What To Ask at VMworld
There will be a blizzard in San Francisco next week. After the VMworld show opens, there will be a flurry of new products released and other innovations announced for the VMware environment. Every year some truly useful products and innovative developments are launched at VMworld. And every year, those gems can be hard to spot because of the flurry of other announcements and activity around the show. While VMworld is an excellent event for the VMware community, it can be a bit overwhelming.
I've used this blog to educate readers about some of the consequences that different product features and configuration approaches have on virtual system performance. I've focused on identifying potential problems and system limitations and how to spot the functionality that truly differentiates solutions while providing real value in day-to-day operations. When you're at a show like VMworld, and every booth you pass is promoting something that is the latest, greatest, fastest, cheapest or easiest addition to the VMware environment, it can be easy to lose sight of what's really important. To help you evaluate data protection offerings, I've put together the following questions to ask vendors.
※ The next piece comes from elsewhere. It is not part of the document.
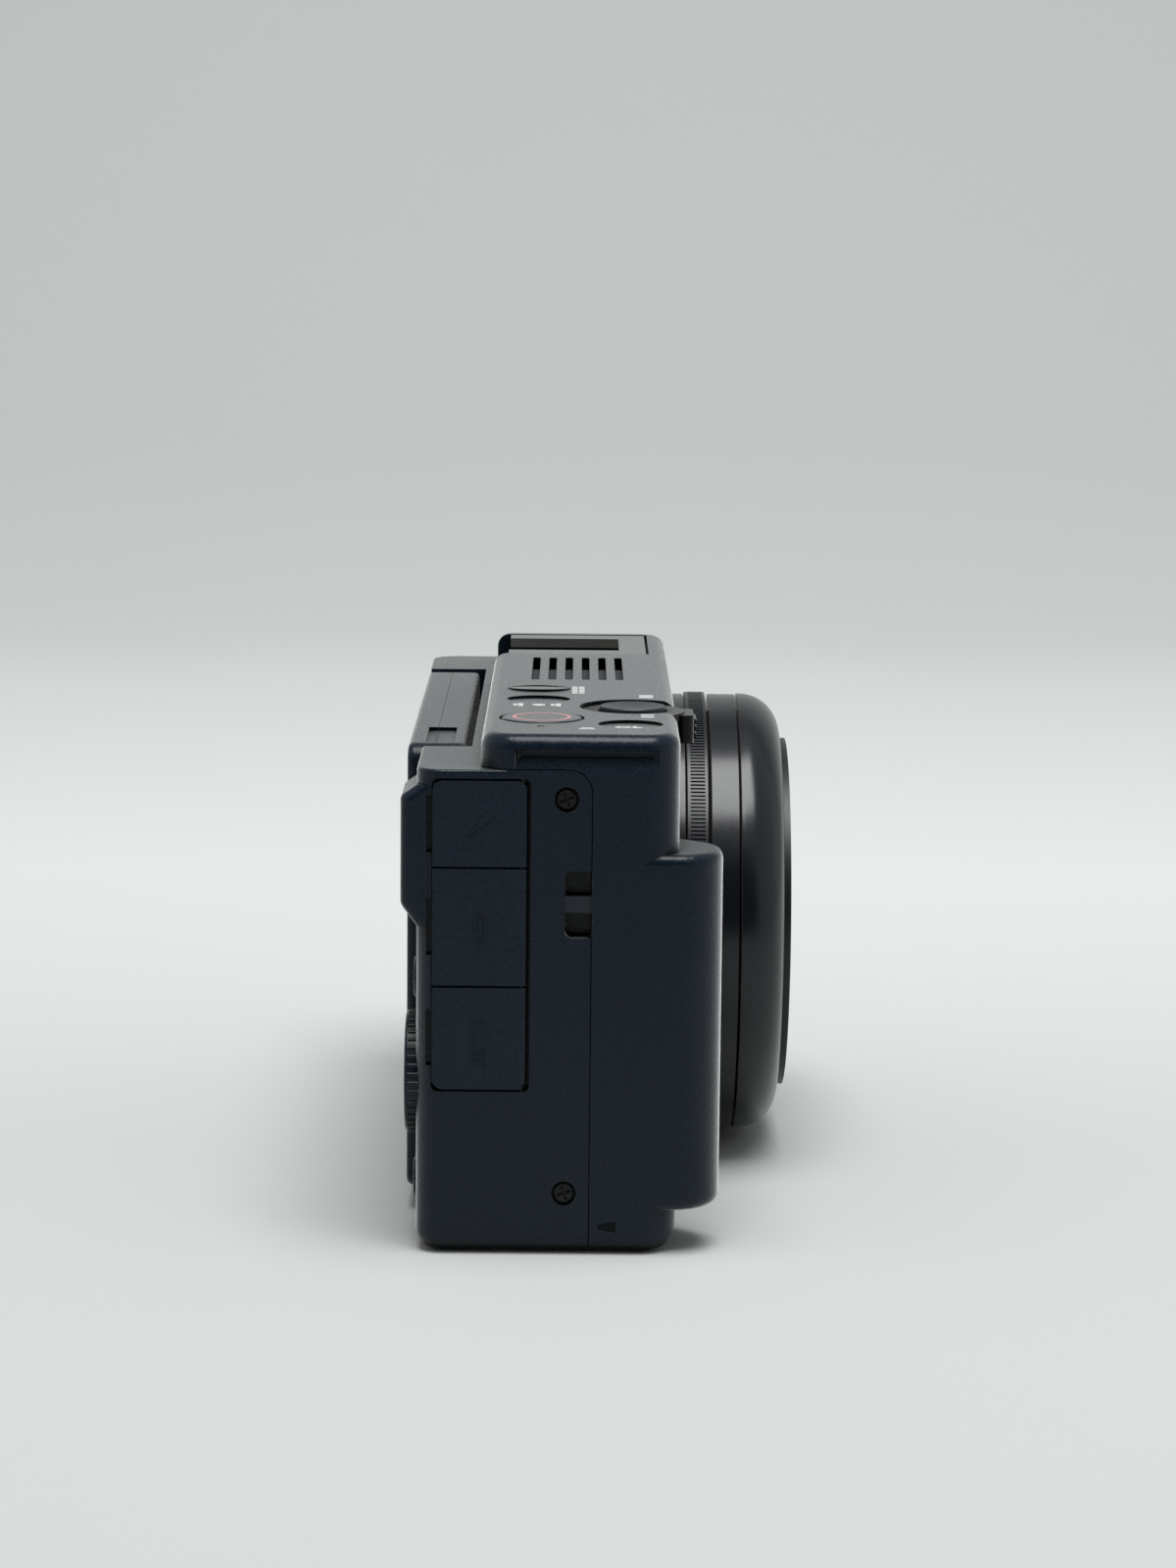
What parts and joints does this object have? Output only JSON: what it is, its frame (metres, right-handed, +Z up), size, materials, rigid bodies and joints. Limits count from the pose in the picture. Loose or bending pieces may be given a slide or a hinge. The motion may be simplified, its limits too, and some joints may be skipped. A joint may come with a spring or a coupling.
{
  "type": "compact video camera",
  "caption": "Compact video camera with a finger grip, ribbed lens ring, fold-out rear display, slotted microphone grille, accessory shoe, zoom lever and hinged port doors.",
  "frame": {"origin": "middle of the footprint at the height of the flat base", "axes": "+Z up, -Y the way the lens looks, -X towards the hand grip and the port doors"},
  "size_m": [0.1054, 0.0464, 0.0603],
  "materials": {
    "casing": "fine moulded texture",
    "door": "fine moulded texture",
    "cover_rubber": "soft matt",
    "display_shell": "fine moulded texture",
    "display_glass": "polished",
    "screen": "gloss",
    "steel": "satin",
    "screw": "blackened",
    "socket_metal": "bright",
    "circuit_board": "solder mask",
    "lens_ring": "satin black anodised",
    "control_ring": "ribbed, satin black",
    "filter_ring": "matt black",
    "lens_inner": "matt black",
    "lens_glass": "coated",
    "blade": "blackened",
    "sensor": "polished",
    "chassis": "pressed",
    "battery": "matt",
    "holder": "matt",
    "card": "matt",
    "latch": "matt",
    "brass_insert": "turned",
    "shoe": "satin nickel",
    "contacts": "gold plated",
    "foam": "open foam",
    "capsule": "drawn can",
    "lamp": "diffusing",
    "shutter": "satin",
    "lever": "satin",
    "deck_button": "satin",
    "record": "satin with a red ring",
    "wheel": "satin",
    "rear_button": "satin"
  },
  "bodies": {
    "camera_body": {"front_casing": "casing", "rear_casing": "casing", "door_pins": "steel", "port_sockets": "socket_metal", "small_boards": "circuit_board", "side_screws": "screw", "strap_lugs": "steel", "display_hinge_pin": "steel", "lens_base_ring": "lens_ring", "barrel_ring": "lens_ring", "lens_front_ring": "lens_ring", "filter_ring": "filter_ring", "lens_barrel": "lens_inner", "lens_trim_ring": "lens_inner", "front_glass": "lens_glass", "optic_tube": "lens_inner", "inner_glasses": "lens_glass", "iris_blades": "blade", "image_sensor": "sensor", "sensor_board": "circuit_board", "chassis": "chassis", "main_board": "circuit_board", "battery": "battery", "battery_holder": "holder", "memory_card": "card", "card_slot": "holder", "tripod_socket": "brass_insert", "base_screws": "screw", "shoe_rails": "shoe", "shoe_contact_block": "contacts", "microphone_foam": "foam", "microphones": "capsule", "top_board": "circuit_board", "indicator_lamps": "lamp", "speaker": "capsule", "cord_cover": "cover_rubber"},
    "display": {"display_back_shell": "display_shell", "display_bezel": "display_shell", "display_glass": "display_glass", "screen_module": "screen", "display_arm": "display_shell", "display_tilt_shaft": "steel"},
    "microphone_door_body": {"microphone_door": "door"},
    "data_port_door_body": {"data_port_door": "door"},
    "video_port_door_body": {"video_port_door": "door"},
    "lens_control_ring_body": {"control_ring": "control_ring"},
    "control_wheel_body": {"control_wheel": "wheel"},
    "centre_button_body": {"centre_button": "rear_button"},
    "menu_button_body": {"menu_button": "rear_button"},
    "function_button_body": {"function_button": "rear_button"},
    "playback_button_body": {"playback_button": "rear_button"},
    "delete_button_body": {"delete_button": "rear_button"},
    "shutter_button_body": {"shutter_button": "shutter"},
    "zoom_lever_body": {"zoom_lever": "lever"},
    "power_button_body": {"power_button": "deck_button"},
    "record_button_body": {"record_button": "record"},
    "defocus_button_body": {"defocus_button": "deck_button"},
    "mode_button_body": {"mode_button": "deck_button"},
    "battery_door_body": {"battery_door": "door"},
    "battery_latch_body": {"battery_latch": "latch"}
  },
  "joints": [
    {"name": "display_swing", "type": "hinge", "parent": "camera_body", "child": "display", "pos_m": [0.049, 0.0196, 0.03], "axis": [0, 0, -1], "range_deg": [0, 176]},
    {"name": "control_ring_turn", "type": "hinge", "parent": "camera_body", "child": "lens_control_ring_body", "pos_m": [0.0095, -0.0115, 0.0287], "axis": [0, 1, 0], "continuous": true},
    {"name": "control_wheel_turn", "type": "hinge", "parent": "camera_body", "child": "control_wheel_body", "pos_m": [-0.0436, 0.0215, 0.0194], "axis": [0, 1, 0], "continuous": true},
    {"name": "zoom_lever_turn", "type": "hinge", "parent": "camera_body", "child": "zoom_lever_body", "pos_m": [-0.0279, -0.0032, 0.0592], "axis": [0, 0, 1], "range_deg": [-12, 12], "stiffness_Nm_per_rad": 0.02},
    {"name": "microphone_door_swing", "type": "hinge", "parent": "camera_body", "child": "microphone_door_body", "pos_m": [-0.05205, 0.0094, 0.0498], "axis": [0, 0, 1], "range_deg": [0, 90]},
    {"name": "data_port_door_swing", "type": "hinge", "parent": "camera_body", "child": "data_port_door_body", "pos_m": [-0.05205, 0.0094, 0.038], "axis": [0, 0, 1], "range_deg": [0, 90]},
    {"name": "video_port_door_swing", "type": "hinge", "parent": "camera_body", "child": "video_port_door_body", "pos_m": [-0.05205, 0.0094, 0.0252], "axis": [0, 0, 1], "range_deg": [0, 90]},
    {"name": "battery_door_swing", "type": "hinge", "parent": "camera_body", "child": "battery_door_body", "pos_m": [-0.01865, 0.002, 0.00075], "axis": [0, -1, 0], "range_deg": [0, 80]},
    {"name": "battery_latch_slide", "type": "slide", "parent": "battery_door_body", "child": "battery_latch_body", "axis": [1, 0, 0], "range_m": [0, 0.0018]},
    {"name": "shutter_press", "type": "slide", "parent": "camera_body", "child": "shutter_button_body", "axis": [0, 0, -1], "range_m": [0, 0.0004], "stiffness_N_per_m": 500, "springref_m": -0.0005},
    {"name": "power_press", "type": "slide", "parent": "camera_body", "child": "power_button_body", "axis": [0, 0, -1], "range_m": [0, 0.0004], "stiffness_N_per_m": 600, "springref_m": -0.0005},
    {"name": "record_press", "type": "slide", "parent": "camera_body", "child": "record_button_body", "axis": [0, 0, -1], "range_m": [0, 0.0004], "stiffness_N_per_m": 600, "springref_m": -0.0005},
    {"name": "defocus_press", "type": "slide", "parent": "camera_body", "child": "defocus_button_body", "axis": [0, 0, -1], "range_m": [0, 0.0004], "stiffness_N_per_m": 600, "springref_m": -0.0005},
    {"name": "mode_press", "type": "slide", "parent": "camera_body", "child": "mode_button_body", "axis": [0, 0, -1], "range_m": [0, 0.0004], "stiffness_N_per_m": 600, "springref_m": -0.0005},
    {"name": "centre_press", "type": "slide", "parent": "camera_body", "child": "centre_button_body", "axis": [0, -1, 0], "range_m": [0, 0.0004], "stiffness_N_per_m": 600, "springref_m": -0.0005},
    {"name": "menu_press", "type": "slide", "parent": "camera_body", "child": "menu_button_body", "axis": [0, -1, 0], "range_m": [0, 0.0004], "stiffness_N_per_m": 600, "springref_m": -0.0005},
    {"name": "function_press", "type": "slide", "parent": "camera_body", "child": "function_button_body", "axis": [0, -1, 0], "range_m": [0, 0.0004], "stiffness_N_per_m": 600, "springref_m": -0.0005},
    {"name": "playback_press", "type": "slide", "parent": "camera_body", "child": "playback_button_body", "axis": [0, -1, 0], "range_m": [0, 0.0004], "stiffness_N_per_m": 600, "springref_m": -0.0005},
    {"name": "delete_press", "type": "slide", "parent": "camera_body", "child": "delete_button_body", "axis": [0, -1, 0], "range_m": [0, 0.0004], "stiffness_N_per_m": 600, "springref_m": -0.0005}
  ]
}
These questions get beneath the surface of product marketing and will help you see if the solution you are discussing is truly different, valuable and a good fit for your virtual environment. Most questions relate to data protection solutions, but some of the principles can be applied to other product categories. All the questions and guidance are based on past posts, so browse my archive for more information on any of these topics.
Do You Support ESXi?
If the answer is no, go immediately to question 1A: When will you? This will likely be a big topic at the show, and VMware may provide more details about its end-of-life plans for ESX (although it is already known that 4.1 is the last version). ESXi is clearly the future, so organizations that are on the ESX platform need to think about their migration and future product compatibility.
If vendors do have ESXi products, probe them about how consistent the performance is compared to their ESX versions and if there are additional system requirements. Sometimes users need to change configurations or add process steps so the new software can match the functionality and performance of the old. Compatibility is also an important consideration. If you plan to continue using ESX before moving to ESXi, but want to add a third-party solution into your ESX environment now, find out if the new software you are considering is compatible with both environments. Be sure to find out the cost to upgrade and what else might be required.
Does Your Data Protection System Play Nice with Dedupe Solutions?
Integrating data deduplication solutions with virtual backup and replication software is a great combination. When operations are sequenced and configured correctly, you can make backup images 20 to 40 times smaller and enjoy the corresponding reduction in required bandwidth and storage. To maximize the effect of using virtual backup and replication with data deduplication, you must be able to turn off the encryption and compression features in the dedupe solution.
Backup and replication systems lose their ability to skip over duplicate blocks and white space if the target has been encrypted and compressed. Backup and replication solutions provide their own encryption and compression, and the resulting images can still be compressed and encrypted by the deduplication solution, which results in the smallest possible file. Therefore, you want a dedupe solution that gives you options for how compression and encryption are handled.
How Strong is the Recovery?
When looking at backup and recovery solutions, don't overlook the recovery aspects. Most attention tends to focus on backup speeds and methods since systems are usually backed up much more often than they need to be recovered. When recovery is required, it is often for an individual VM or even a specific file (if the recovery solution supports this level of granularity), rather than the entire system. Therefore, it is advantageous to have a solution that creates archives for each VM in the environment rather than a single archive for the entire backup job. That way, you can easily recover the VM or VMs you need, without having to restore the entire archive.
However, you shouldn't overlook what it would take to recover an entire virtual environment, as that scenario could come up, and the recovery process takes much longer with some solutions than with others. See if solutions support simultaneous restores or if VMs must be recovered one by one. While you're at it, ask if the solution supports simultaneous backup and recovery. That isn't usually a requirement during large-scale restores but comes up in day-to-day situations where a VM might need to be recovered while a scheduled backup is running.
At VMworld you'll be hearing a lot about what vendors offer, and you'll need to decide if the features are things you really need. Think of some of your own questions in advance; that way you'll be prepared when the VMworld blizzard hits. With preparation, you can glide through the show while others get bogged down in the flurry of promotions and product announcements.